BigK, Did you read my thread on getting started casting?

I'm not quite ready to take that step yet. I wanna make sure I'm smart enough to load lead bullets first. Then I may investigate casting my own.

Posted

That makes sense, so I just finished slugging my barrel and got .451". I'm assuming these .452 bullets should be good to go then, right?

I'm not quite ready to take that step yet. I wanna make sure I'm smart enough to load lead bullets first. Then I may investigate casting my own.

.452 should work just fine. Here's the rub though. Are you sure they're .452 when you fire them?

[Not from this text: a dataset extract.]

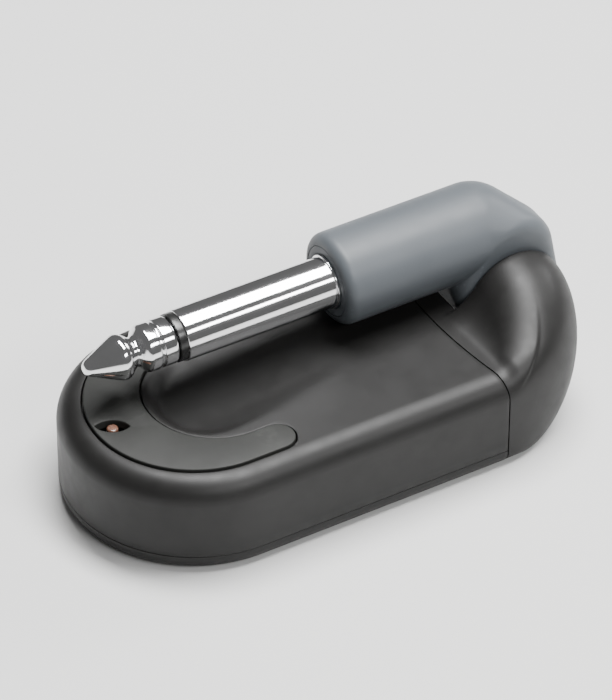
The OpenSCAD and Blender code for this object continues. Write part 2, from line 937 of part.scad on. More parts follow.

Do you have a kinetic hammer? You need one. Load a dummy just like you were going to shoot it. Seat and crimp (if that's what you do) then pull it carefully and remeasure. Make darn sure your brass and/or crimp is not sizing down your bullet. It happens and it's frustrating because it's so easily missed. Many folks have given up on account of this little gremlin. I have had to discard certain brands/lots of brass for being too tight inside. Set them aside for a jacketed bullet. This problem is prevalent in straight wall cases. It's not an issue with bottle necked cases in a dedicated rifle because we neck size those. Neck sizing allows a good bit of control over inside diameter and neck tension by changing out a bushing or adjusting the collet depending on your die of choice.

Posted

I'll give that a try and see. I'm only crimping to between .470 & .471, but I'll pull a couple to see.

Assuming that's not a problem, I guess I'm gonna order 1K of the 200 gr SWC. How many should I lube with Alox and load up to make a decent test for leading issues?